— start of Source excerpt —

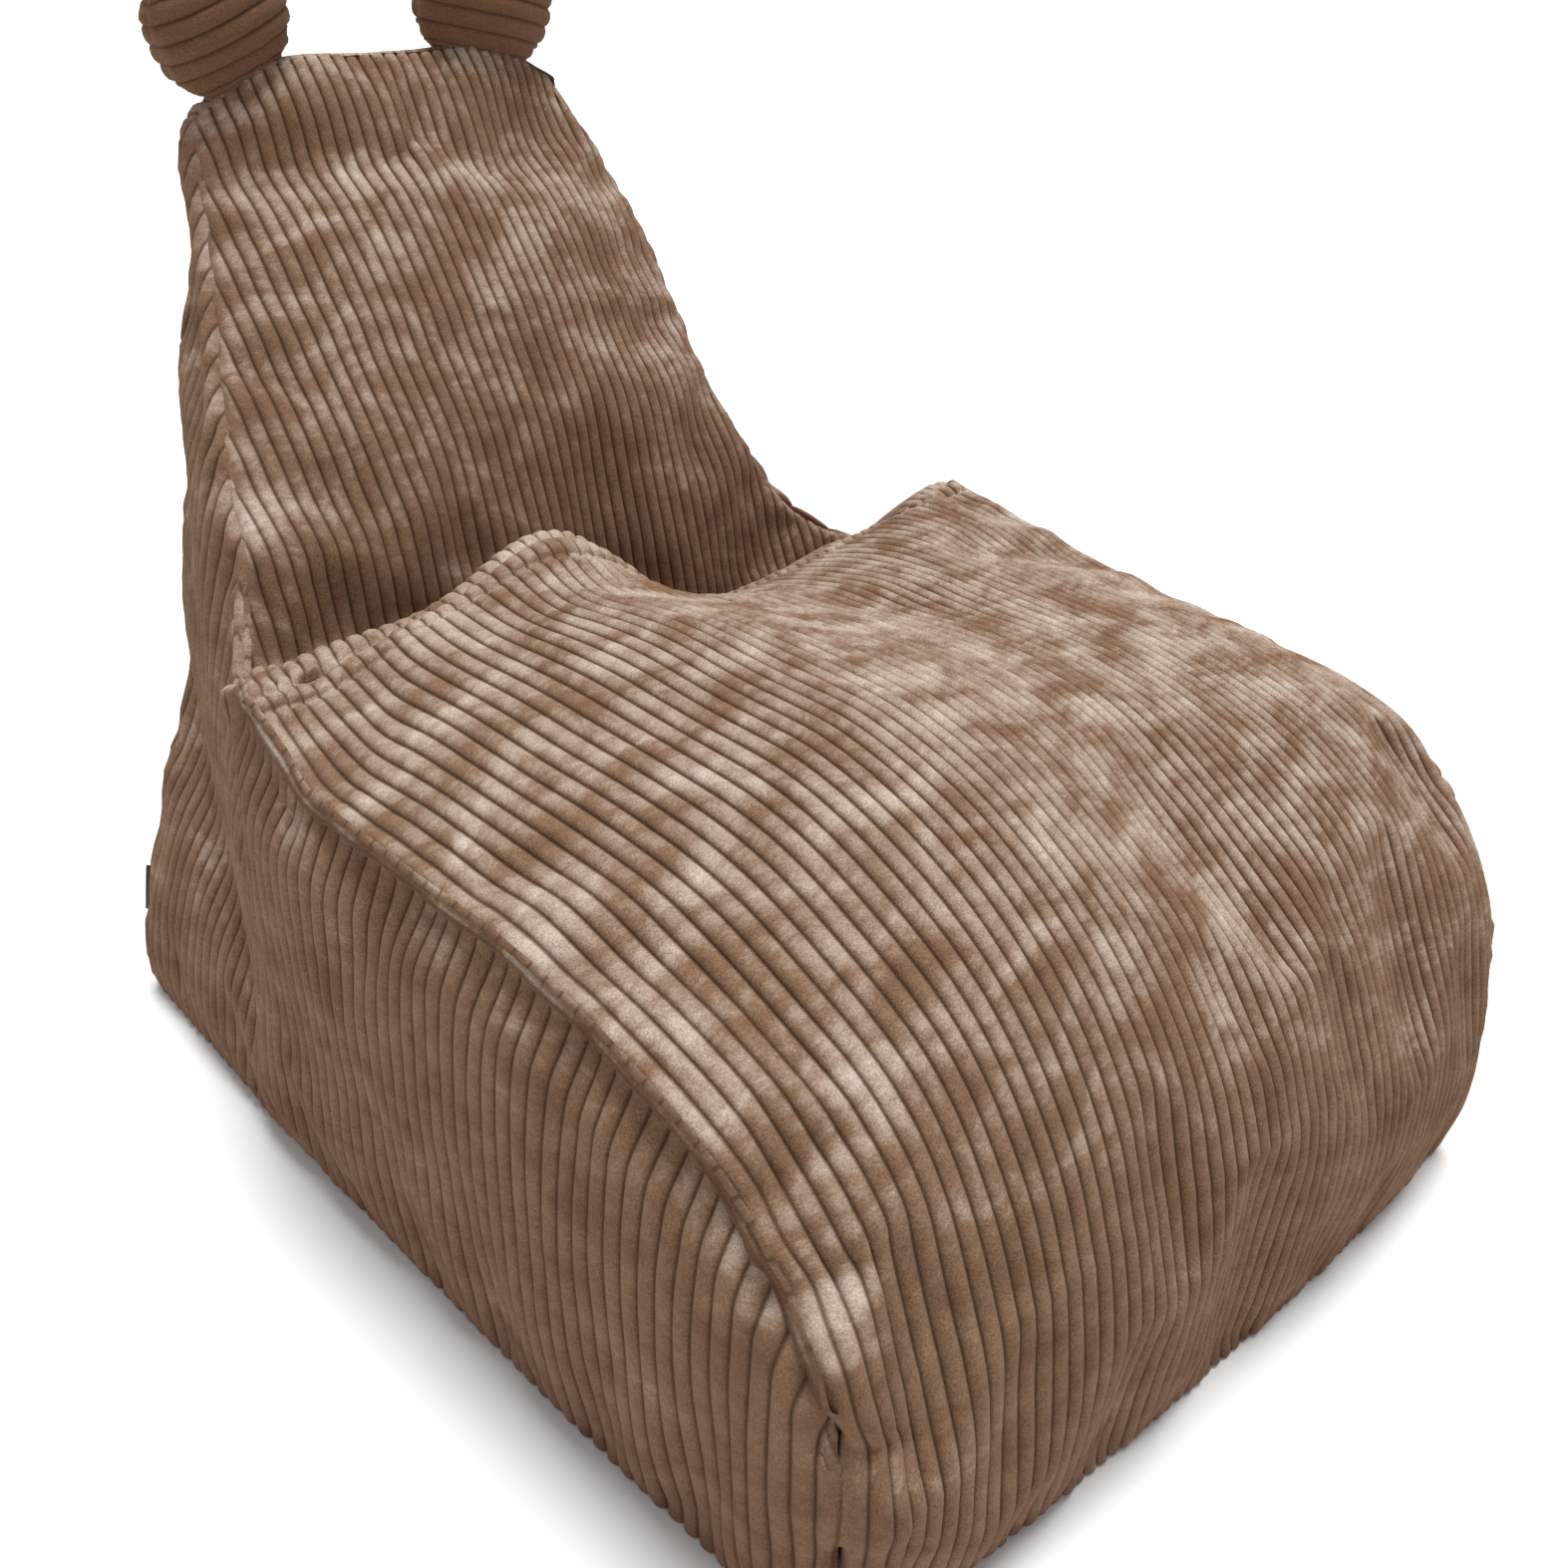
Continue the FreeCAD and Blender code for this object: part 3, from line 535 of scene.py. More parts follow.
def wrapPanel(name, first, last, followSeams=False, **more):
    flat = flatWrap[first:last + 1]
    x = flat[..., 0]
    if followSeams:
        x = np.broadcast_to(np.linspace(-bagWide / 2, bagWide / 2, x.shape[1])[None], x.shape)
    return panelMesh(name, wrapLoop[first:last + 1], cutAcross(x), lengthsDown(flat), **more)


def joinPieces(first, *others):
    whole = bmesh.new()
    for piece in (first, *others):
        whole.from_mesh(piece.data)
    whole.to_mesh(first.data)
    whole.free()
    for piece in others:
        bpy.data.objects.remove(piece)
    return first


# the zip lies across the rear panel: the panels' edges part there and meet again past its ends
zipSlot = {"height": 55.0, "half": 6.5, "end": 201.0, "turn": 7.0}
rearFlat = flatWrap[rowTop:rowRearEnd + 1]
rearUp = rearFlat[:, midColumn, 2]
slotX = np.linspace(-0.3, 0.3, 601)


def rowAtHeight(height):
    return float(np.interp(-height, -rearUp, np.arange(len(rearUp))))


def slotEdge(side):
    # the row where a rear panel stops, for a wale this far across
    def edge(s):
        x = np.interp(s, cutAcross(slotX), slotX)
        gap = zipSlot["half"] * (1 - smoothStep((abs(x) / mm - zipSlot["end"]) / zipSlot["turn"])) + 0.2
        return rowAtHeight((zipSlot["height"] + side * gap) * mm)
    return edge


rearAlong, rearAcross = lengthsDown(rearFlat), cutAcross(rearFlat[..., 0])
rearShape = wrapLoop[rowTop:rowRearEnd + 1]
panels = {
    "seatPanel": joinPieces(wrapPanel("seatPanel", 0, rowRidge, True, stitch=15, flatEnds=("start",)),
                            wrapPanel("seatRear", rowRidge, rowSeatEnd, True)),
    "backrestPanel": wrapPanel("backrestPanel", rowSeatEnd, rowTop),
    "rearPanelUpper": panelMesh("rearPanelUpper", rearShape, rearAcross, rearAlong, cutEnd=slotEdge(1)),
    "rearPanelLower": panelMesh("rearPanelLower", rearShape, rearAcross, rearAlong, cutStart=slotEdge(-1),
                                flatEnds=("end",)),
    "basePanel": wrapPanel("basePanel", rowRearEnd, loopRows),
    "leftSidePanel": panelMesh("leftSidePanel", leftShape, flatLeft[..., 1], flatLeft[..., 2], True,
                               flatEnds=("start",)),
    "rightSidePanel": panelMesh("rightSidePanel", rightShape, flatRight[..., 1], flatRight[..., 2],
                                flatEnds=("start",)),
}
print("corduroy panels ready")

# ---- inner liner and beads, inside the cover ----

inner = {"liner": 9.0, "beads": 13.0, "atSeams": 1.35, "zipHeight": 421.0, "zipHalf": 128.0, "zipIn": 11.4,
         "beadsBehindZip": 3.5}
rearPlane = {"foot": 303, "lean": 0.135}    # mm at the floor, and how far it leans back as it rises
crease = {"y": 0.146, "z": 0.28, "wide": 0.026, "deeper": 1.6, "narrower": 0.05}    # where seat meets backrest


def plainPiece(name, points, faces):
    mesh = bpy.data.meshes.new(name)
    mesh.from_pydata(np.asarray(points).tolist(), [], [tuple(int(n) for n in f) for f in faces])
    mesh.polygons.foreach_set("use_smooth", [True] * len(mesh.polygons))
    piece = bpy.data.objects.new(name, mesh)
    bpy.context.scene.collection.objects.link(piece)
    return piece


def coarseNormals():
    quads = np.array(coarseFaces)
    corners = coarse[quads]
    faceNormal = np.cross(corners[:, 2] - corners[:, 0], corners[:, 3] - corners[:, 1])
    faceNormal /= np.maximum(np.linalg.norm(faceNormal, axis=1, keepdims=True), 1e-12)
    total = np.zeros_like(coarse)
    for k in range(4):
        np.add.at(total, quads[:, k], faceNormal)
    return total / np.maximum(np.linalg.norm(total, axis=1, keepdims=True), 1e-9)


def movedIn(depth, zipDepth):
    # the coarse bag moved inward, with a flat place behind the liner's zip
    scale = np.ones(len(coarse))
    scale[seamPoints] = inner["atSeams"]
    points = coarse - coarseNormals() * (depth * mm * scale)[:, None]
    inCrease = np.exp(-((coarse[:, 1] - crease["y"]) / crease["wide"]) ** 2
                      - ((coarse[:, 2] - crease["z"]) / crease["wide"]) ** 2)
    points[:, 2] -= inCrease * depth * crease["deeper"] * mm
    points[:, 0] *= 1 - crease["narrower"] * inCrease
    rearFace = (rearPlane["foot"] + rearPlane["lean"] * points[:, 2] / mm - zipDepth) * mm
    near = smoothStep(1.6 - np.abs(points[:, 2] / mm - inner["zipHeight"]) / 26)
    near *= smoothStep((inner["zipHalf"] + 14 - np.abs(points[:, 0] / mm)) / 12)
    behind = points[:, 1] > rearFace
    points[:, 1] = np.where(behind, points[:, 1] * (1 - near) + rearFace * near, points[:, 1])
    return points


seamPoints = sorted(
    set(n for table in sideTables for n in (*table[0], *table[-1], *table[:, 0], *table[:, -1]))
    | set(loopIndex(r, c) for r in (0, rowTop, rowRearEnd) for c in range(cells["across"] + 1))
)
linerPoints = movedIn(inner["liner"], inner["zipIn"])
linerWrap = linerPoints[:loopRows * (cells["across"] + 1)].reshape(loopRows, cells["across"] + 1, 3)
linerLoop = np.vstack([linerWrap, linerWrap[:1]])


def gridPiece(name, grid, flip=False):
    rows, cols = grid.shape[:2]
    index = np.arange(rows * cols).reshape(rows, cols)
    quads = np.stack([index[:-1, :-1], index[:-1, 1:], index[1:, 1:], index[1:, :-1]], -1).reshape(-1, 4)
    return plainPiece(name, grid.reshape(-1, 3), quads[:, ::-1] if flip else quads)


linerPieces = {
    "linerSeat": (gridPiece("linerSeat", linerLoop[:rowSeatEnd + 1]), "liner_seat_strip"),
    "linerBackrest": (gridPiece("linerBackrest", linerLoop[rowSeatEnd:rowTop + 1]), "liner_backrest_strip"),
    "linerRear": (gridPiece("linerRear", linerLoop[rowTop:rowRearEnd + 1]), "liner_rear_strip"),
    "linerBase": (gridPiece("linerBase", linerLoop[rowRearEnd:]), "liner_base_panel"),
    "linerLeft": (gridPiece("linerLeft", linerPoints[sideTables[0]], True), "liner_left_panel"),
    "linerRight": (gridPiece("linerRight", linerPoints[sideTables[1]]), "liner_right_panel"),
}
beads = plainPiece("beadFill", movedIn(inner["beads"], inner["zipIn"] + inner["beadsBehindZip"]), coarseFaces)
print("liner and beads ready")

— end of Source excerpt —

## Written problem
Copy out each line exactly.

## Solution for this problem
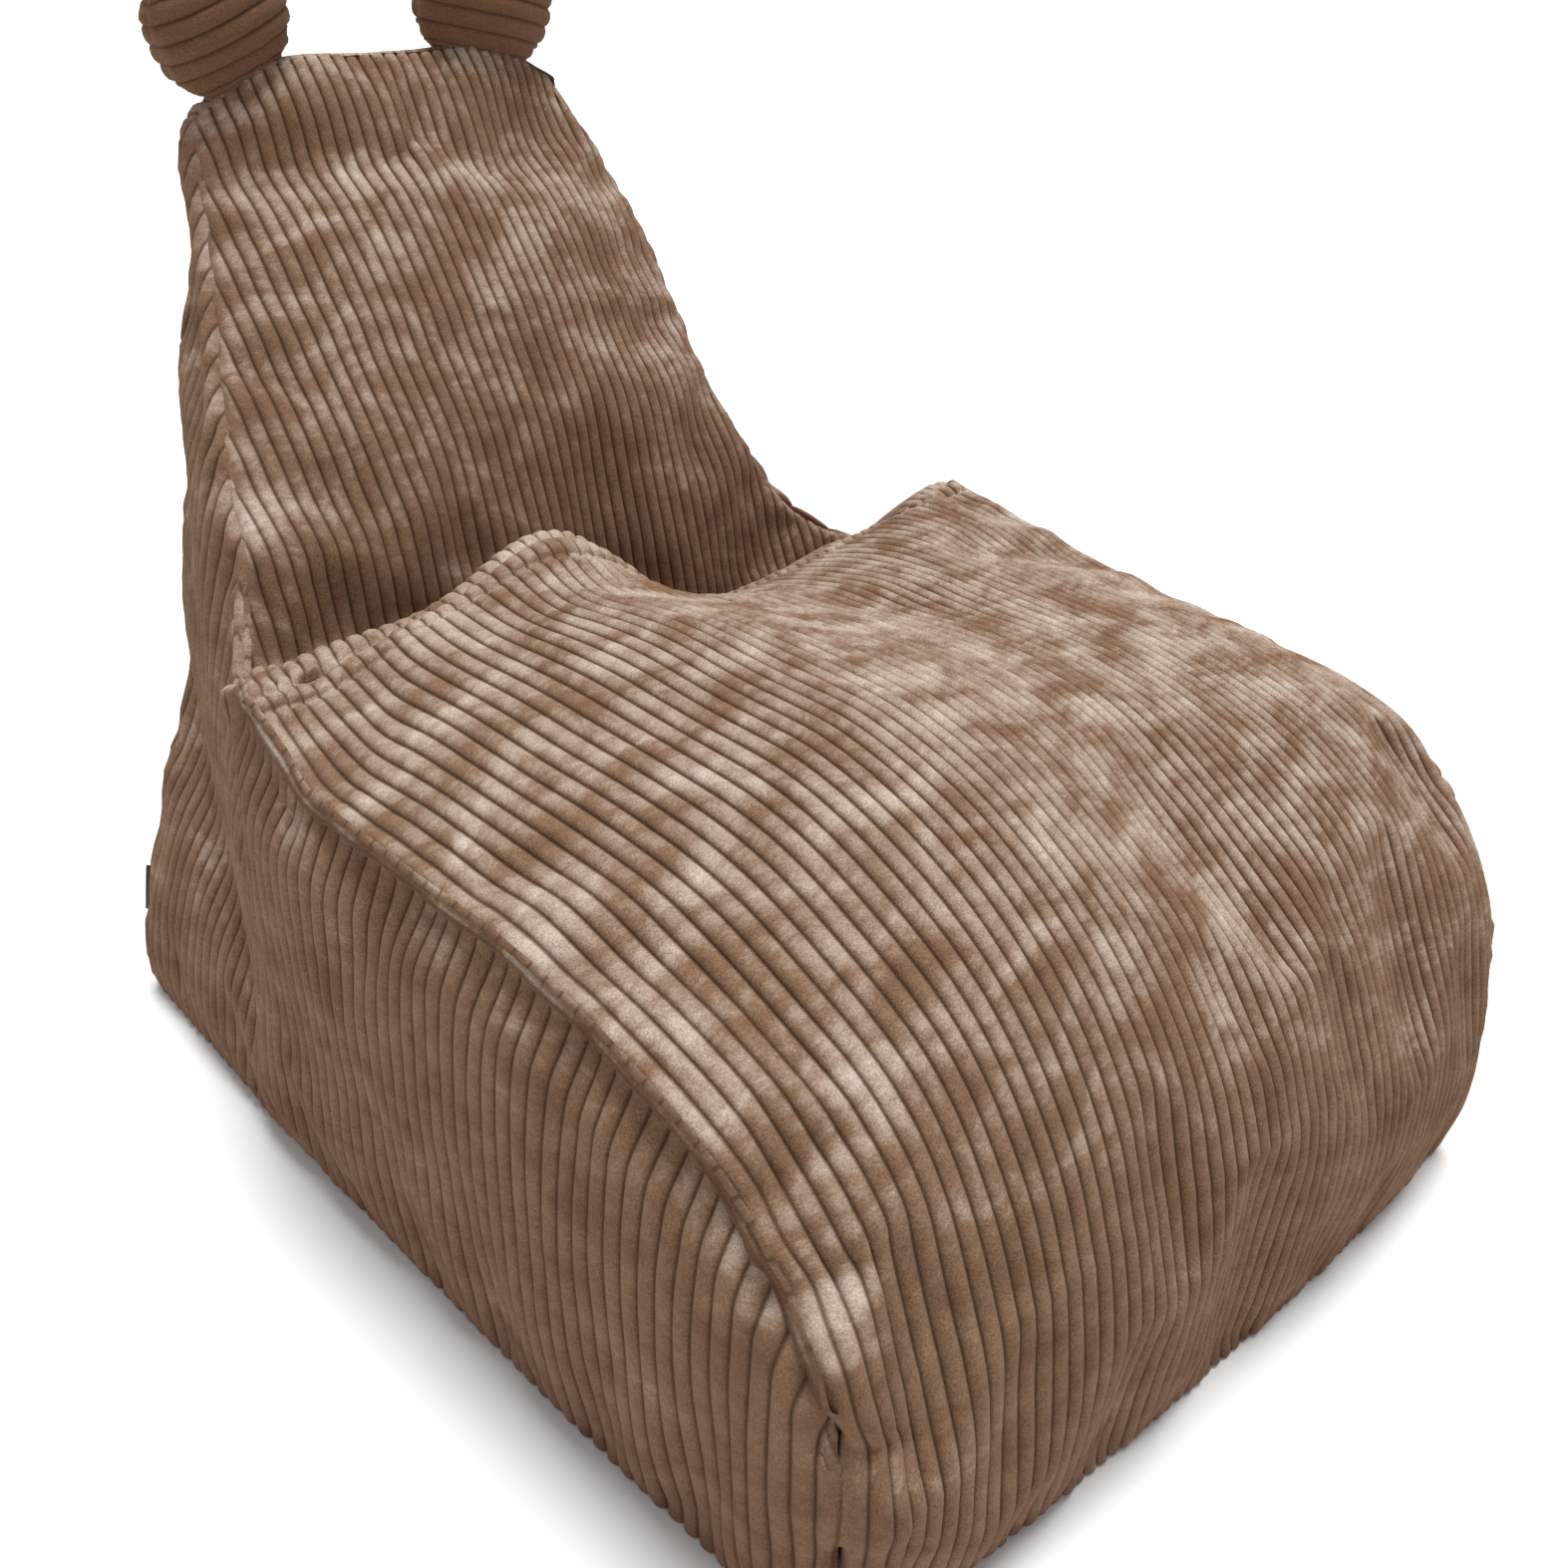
Continue the FreeCAD and Blender code for this object: part 3, from line 535 of scene.py. More parts follow.
def wrapPanel(name, first, last, followSeams=False, **more):
    flat = flatWrap[first:last + 1]
    x = flat[..., 0]
    if followSeams:
        x = np.broadcast_to(np.linspace(-bagWide / 2, bagWide / 2, x.shape[1])[None], x.shape)
    return panelMesh(name, wrapLoop[first:last + 1], cutAcross(x), lengthsDown(flat), **more)


def joinPieces(first, *others):
    whole = bmesh.new()
    for piece in (first, *others):
        whole.from_mesh(piece.data)
    whole.to_mesh(first.data)
    whole.free()
    for piece in others:
        bpy.data.objects.remove(piece)
    return first


# the zip lies across the rear panel: the panels' edges part there and meet again past its ends
zipSlot = {"height": 55.0, "half": 6.5, "end": 201.0, "turn": 7.0}
rearFlat = flatWrap[rowTop:rowRearEnd + 1]
rearUp = rearFlat[:, midColumn, 2]
slotX = np.linspace(-0.3, 0.3, 601)


def rowAtHeight(height):
    return float(np.interp(-height, -rearUp, np.arange(len(rearUp))))


def slotEdge(side):
    # the row where a rear panel stops, for a wale this far across
    def edge(s):
        x = np.interp(s, cutAcross(slotX), slotX)
        gap = zipSlot["half"] * (1 - smoothStep((abs(x) / mm - zipSlot["end"]) / zipSlot["turn"])) + 0.2
        return rowAtHeight((zipSlot["height"] + side * gap) * mm)
    return edge


rearAlong, rearAcross = lengthsDown(rearFlat), cutAcross(rearFlat[..., 0])
rearShape = wrapLoop[rowTop:rowRearEnd + 1]
panels = {
    "seatPanel": joinPieces(wrapPanel("seatPanel", 0, rowRidge, True, stitch=15, flatEnds=("start",)),
                            wrapPanel("seatRear", rowRidge, rowSeatEnd, True)),
    "backrestPanel": wrapPanel("backrestPanel", rowSeatEnd, rowTop),
    "rearPanelUpper": panelMesh("rearPanelUpper", rearShape, rearAcross, rearAlong, cutEnd=slotEdge(1)),
    "rearPanelLower": panelMesh("rearPanelLower", rearShape, rearAcross, rearAlong, cutStart=slotEdge(-1),
                                flatEnds=("end",)),
    "basePanel": wrapPanel("basePanel", rowRearEnd, loopRows),
    "leftSidePanel": panelMesh("leftSidePanel", leftShape, flatLeft[..., 1], flatLeft[..., 2], True,
                               flatEnds=("start",)),
    "rightSidePanel": panelMesh("rightSidePanel", rightShape, flatRight[..., 1], flatRight[..., 2],
                                flatEnds=("start",)),
}
print("corduroy panels ready")

# ---- inner liner and beads, inside the cover ----

inner = {"liner": 9.0, "beads": 13.0, "atSeams": 1.35, "zipHeight": 421.0, "zipHalf": 128.0, "zipIn": 11.4,
         "beadsBehindZip": 3.5}
rearPlane = {"foot": 303, "lean": 0.135}    # mm at the floor, and how far it leans back as it rises
crease = {"y": 0.146, "z": 0.28, "wide": 0.026, "deeper": 1.6, "narrower": 0.05}    # where seat meets backrest


def plainPiece(name, points, faces):
    mesh = bpy.data.meshes.new(name)
    mesh.from_pydata(np.asarray(points).tolist(), [], [tuple(int(n) for n in f) for f in faces])
    mesh.polygons.foreach_set("use_smooth", [True] * len(mesh.polygons))
    piece = bpy.data.objects.new(name, mesh)
    bpy.context.scene.collection.objects.link(piece)
    return piece


def coarseNormals():
    quads = np.array(coarseFaces)
    corners = coarse[quads]
    faceNormal = np.cross(corners[:, 2] - corners[:, 0], corners[:, 3] - corners[:, 1])
    faceNormal /= np.maximum(np.linalg.norm(faceNormal, axis=1, keepdims=True), 1e-12)
    total = np.zeros_like(coarse)
    for k in range(4):
        np.add.at(total, quads[:, k], faceNormal)
    return total / np.maximum(np.linalg.norm(total, axis=1, keepdims=True), 1e-9)


def movedIn(depth, zipDepth):
    # the coarse bag moved inward, with a flat place behind the liner's zip
    scale = np.ones(len(coarse))
    scale[seamPoints] = inner["atSeams"]
    points = coarse - coarseNormals() * (depth * mm * scale)[:, None]
    inCrease = np.exp(-((coarse[:, 1] - crease["y"]) / crease["wide"]) ** 2
                      - ((coarse[:, 2] - crease["z"]) / crease["wide"]) ** 2)
    points[:, 2] -= inCrease * depth * crease["deeper"] * mm
    points[:, 0] *= 1 - crease["narrower"] * inCrease
    rearFace = (rearPlane["foot"] + rearPlane["lean"] * points[:, 2] / mm - zipDepth) * mm
    near = smoothStep(1.6 - np.abs(points[:, 2] / mm - inner["zipHeight"]) / 26)
    near *= smoothStep((inner["zipHalf"] + 14 - np.abs(points[:, 0] / mm)) / 12)
    behind = points[:, 1] > rearFace
    points[:, 1] = np.where(behind, points[:, 1] * (1 - near) + rearFace * near, points[:, 1])
    return points


seamPoints = sorted(
    set(n for table in sideTables for n in (*table[0], *table[-1], *table[:, 0], *table[:, -1]))
    | set(loopIndex(r, c) for r in (0, rowTop, rowRearEnd) for c in range(cells["across"] + 1))
)
linerPoints = movedIn(inner["liner"], inner["zipIn"])
linerWrap = linerPoints[:loopRows * (cells["across"] + 1)].reshape(loopRows, cells["across"] + 1, 3)
linerLoop = np.vstack([linerWrap, linerWrap[:1]])


def gridPiece(name, grid, flip=False):
    rows, cols = grid.shape[:2]
    index = np.arange(rows * cols).reshape(rows, cols)
    quads = np.stack([index[:-1, :-1], index[:-1, 1:], index[1:, 1:], index[1:, :-1]], -1).reshape(-1, 4)
    return plainPiece(name, grid.reshape(-1, 3), quads[:, ::-1] if flip else quads)


linerPieces = {
    "linerSeat": (gridPiece("linerSeat", linerLoop[:rowSeatEnd + 1]), "liner_seat_strip"),
    "linerBackrest": (gridPiece("linerBackrest", linerLoop[rowSeatEnd:rowTop + 1]), "liner_backrest_strip"),
    "linerRear": (gridPiece("linerRear", linerLoop[rowTop:rowRearEnd + 1]), "liner_rear_strip"),
    "linerBase": (gridPiece("linerBase", linerLoop[rowRearEnd:]), "liner_base_panel"),
    "linerLeft": (gridPiece("linerLeft", linerPoints[sideTables[0]], True), "liner_left_panel"),
    "linerRight": (gridPiece("linerRight", linerPoints[sideTables[1]]), "liner_right_panel"),
}
beads = plainPiece("beadFill", movedIn(inner["beads"], inner["zipIn"] + inner["beadsBehindZip"]), coarseFaces)
print("liner and beads ready")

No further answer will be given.